[Start of COLLECTED DATA]

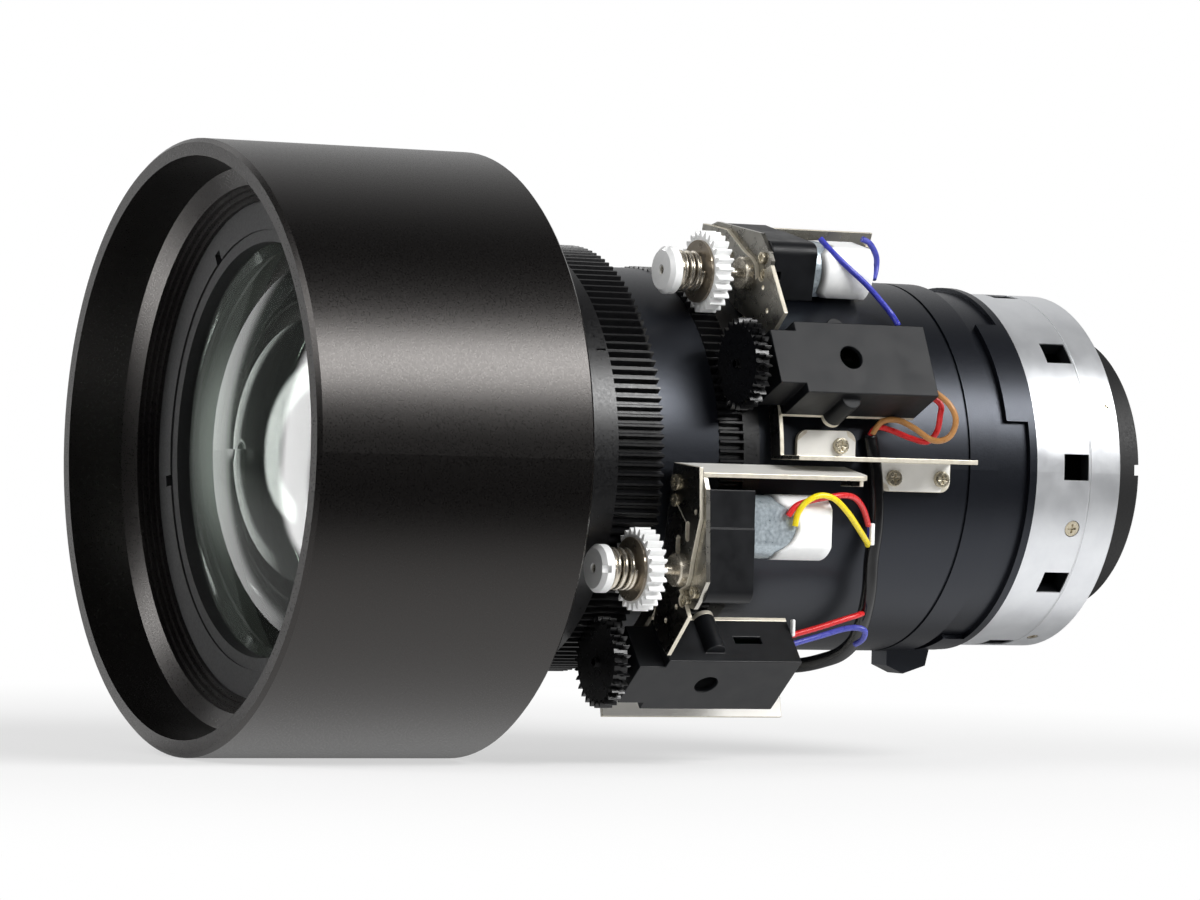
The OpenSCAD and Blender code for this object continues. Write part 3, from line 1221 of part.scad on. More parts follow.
// Leads and the sleeve that gathers them
// A route moved with the barrel's surface and the brackets
function placed(route) = [for (p = route) let (rho = norm([p[0], p[2]]), k = (rho + barrel_r - route_r) / rho)
    [p[0] * k, p[1] + zoom_plate_y - route_y, p[2] * k]];
module lead(route) swept(curve(placed(route), 2), lead_r, 8);
module focus_motor_leads() color("#d8a23a") { lead(focus_motor_a); lead(focus_motor_b); }
module zoom_motor_leads() color("#7f8fd0") { lead(zoom_motor_a); lead(zoom_motor_b); }
module focus_sensor_leads() color("#d06a5a") { lead(focus_sensor_a); lead(focus_sensor_b); }
module zoom_sensor_leads() color("#a8683e") { lead(zoom_sensor_a); lead(zoom_sensor_b); }
module lead_sleeve() color("#101012") swept(curve(placed(loom_route), 2), loom_r, 8);

main_barrel();
front_sleeve();
guide_tube();
mount_spigot();
rear_ring();
rear_lens();
rear_retaining_ring();
spigot_screws();
bracket_screws();
focus_bracket();
zoom_bracket();
focus_gearbox_case();
zoom_gearbox_case();
gearbox_plates();
drive_bushes();
focus_motor_can();
zoom_motor_can();
motor_end_caps();
motor_labels();
focus_sensor_cover();
zoom_sensor_cover();
sensor_potentiometers();
focus_motor_leads();
zoom_motor_leads();
focus_sensor_leads();
zoom_sensor_leads();
lead_sleeve();
hood();
front_barrel();
front_lens();
second_lens();
front_retaining_ring();
front_spacers();
focus_ring();
zoom_ring();
cam_tube();
zoom_drive_pins();
variator_cell();
variator_lens();
variator_pins();
compensator_cell();
compensator_lens();
compensator_pins();
focus_drive_shaft();
focus_drive_gear();
focus_clutch_washer();
focus_clutch_spring();
focus_clutch_cap();
zoom_drive_shaft();
zoom_drive_gear();
zoom_clutch_washer();
zoom_clutch_spring();
zoom_clutch_cap();
focus_sensor_gear();
zoom_sensor_gear();
focus_motor_rotor();
zoom_motor_rotor();
focus_reduction_gear();
zoom_reduction_gear();
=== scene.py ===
"""Looks of a projection zoom lens with motor focus and motor zoom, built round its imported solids."""
import math

import bmesh
import bpy
from mathutils import Matrix, Vector


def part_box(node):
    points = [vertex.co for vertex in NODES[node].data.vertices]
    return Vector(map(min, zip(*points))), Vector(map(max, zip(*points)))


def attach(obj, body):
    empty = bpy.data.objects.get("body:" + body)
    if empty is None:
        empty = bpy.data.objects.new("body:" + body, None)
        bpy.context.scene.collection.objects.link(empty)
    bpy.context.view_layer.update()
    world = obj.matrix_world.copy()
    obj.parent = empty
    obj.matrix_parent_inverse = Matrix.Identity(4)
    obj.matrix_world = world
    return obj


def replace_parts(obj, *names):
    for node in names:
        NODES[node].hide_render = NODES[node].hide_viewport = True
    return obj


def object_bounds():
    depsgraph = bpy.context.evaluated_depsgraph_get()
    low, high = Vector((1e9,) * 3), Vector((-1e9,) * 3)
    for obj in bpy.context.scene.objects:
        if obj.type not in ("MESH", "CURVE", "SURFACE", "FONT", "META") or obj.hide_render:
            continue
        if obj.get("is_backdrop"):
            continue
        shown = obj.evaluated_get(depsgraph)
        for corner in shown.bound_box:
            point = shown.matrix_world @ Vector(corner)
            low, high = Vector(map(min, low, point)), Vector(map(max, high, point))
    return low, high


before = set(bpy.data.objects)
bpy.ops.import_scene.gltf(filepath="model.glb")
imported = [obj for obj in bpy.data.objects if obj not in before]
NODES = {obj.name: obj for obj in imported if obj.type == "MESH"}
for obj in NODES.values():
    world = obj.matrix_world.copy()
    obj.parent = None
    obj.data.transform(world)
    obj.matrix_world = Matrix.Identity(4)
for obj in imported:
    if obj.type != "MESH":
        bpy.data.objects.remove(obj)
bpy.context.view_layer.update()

bl_info = {
    "name": "Motor Zoom Projection Lens",
    "version": (1, 0, 0),
    "blender": (4, 5, 0),
    "location": "3D View > Sidebar > Projection Lens",
    "description": "Dresses the solids of a projection zoom lens with its finishes, leads and labels",
    "category": "Add Mesh",
}

MM = 0.001

# Y of the lens's middle, which the lights aim at, and of the front glass, in metres
MIDDLE_Y, GLASS_Y = -0.07, -0.16
# The line cut round the spigot and the radius of its bore, in millimetres
SPIGOT_LINE_Y, SPIGOT_BORE = 13.4, 36.2
# X where the painted glare on the front glass ends, and X of its brightest middle, in millimetres
GLARE_EDGE, GLARE_MIDDLE = -5.0, -10.0
# The motor can in its drive's own axes, in millimetres: radius, half width across the flats, height of its axis
CAN_RADIUS, CAN_FLAT, CAN_HEIGHT = 6.2, 5.0, 8.7
# Front and rear of a motor label on the can, and how far its front edge reaches forward and dips back
LABEL_FRONT, LABEL_REAR, LABEL_REACH, LABEL_DIP = 21.8, 30.6, 3.2, 4.0


def linear(code):
    """Turns an sRGB hex colour into linear RGBA."""
    parts = [int(code[i:i + 2], 16) / 255 for i in (1, 3, 5)]
    return tuple(c / 12.92 if c <= 0.04045 else ((c + 0.055) / 1.055) ** 2.4 for c in parts) + (1.0,)


def add(tree, kind, links=None, values=None, **settings):
    """Adds a node with its settings, the numbers on its sockets and the links into them."""
    node = tree.nodes.new(kind)
    for key, value in settings.items():
        setattr(node, key, value)
    for key, value in (values or {}).items():
        node.inputs[key].default_value = value
    for key, socket in (links or {}).items():
        tree.links.new(socket, node.inputs[key])
    return node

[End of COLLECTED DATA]

- _DIRECTIONS FOR THIS TASK_
Will you return exactly the lines above from the one with "main_barrel();" down to the one with "NODES[node].hide_render = NODES[node].hide_viewport", counting both as part of the range?

- _COMPLETE ANSWER_
main_barrel();
front_sleeve();
guide_tube();
mount_spigot();
rear_ring();
rear_lens();
rear_retaining_ring();
spigot_screws();
bracket_screws();
focus_bracket();
zoom_bracket();
focus_gearbox_case();
zoom_gearbox_case();
gearbox_plates();
drive_bushes();
focus_motor_can();
zoom_motor_can();
motor_end_caps();
motor_labels();
focus_sensor_cover();
zoom_sensor_cover();
sensor_potentiometers();
focus_motor_leads();
zoom_motor_leads();
focus_sensor_leads();
zoom_sensor_leads();
lead_sleeve();
hood();
front_barrel();
front_lens();
second_lens();
front_retaining_ring();
front_spacers();
focus_ring();
zoom_ring();
cam_tube();
zoom_drive_pins();
variator_cell();
variator_lens();
variator_pins();
compensator_cell();
compensator_lens();
compensator_pins();
focus_drive_shaft();
focus_drive_gear();
focus_clutch_washer();
focus_clutch_spring();
focus_clutch_cap();
zoom_drive_shaft();
zoom_drive_gear();
zoom_clutch_washer();
zoom_clutch_spring();
zoom_clutch_cap();
focus_sensor_gear();
zoom_sensor_gear();
focus_motor_rotor();
zoom_motor_rotor();
focus_reduction_gear();
zoom_reduction_gear();
=== scene.py ===
"""Looks of a projection zoom lens with motor focus and motor zoom, built round its imported solids."""
import math

import bmesh
import bpy
from mathutils import Matrix, Vector


def part_box(node):
    points = [vertex.co for vertex in NODES[node].data.vertices]
    return Vector(map(min, zip(*points))), Vector(map(max, zip(*points)))


def attach(obj, body):
    empty = bpy.data.objects.get("body:" + body)
    if empty is None:
        empty = bpy.data.objects.new("body:" + body, None)
        bpy.context.scene.collection.objects.link(empty)
    bpy.context.view_layer.update()
    world = obj.matrix_world.copy()
    obj.parent = empty
    obj.matrix_parent_inverse = Matrix.Identity(4)
    obj.matrix_world = world
    return obj


def replace_parts(obj, *names):
    for node in names:
        NODES[node].hide_render = NODES[node].hide_viewport = True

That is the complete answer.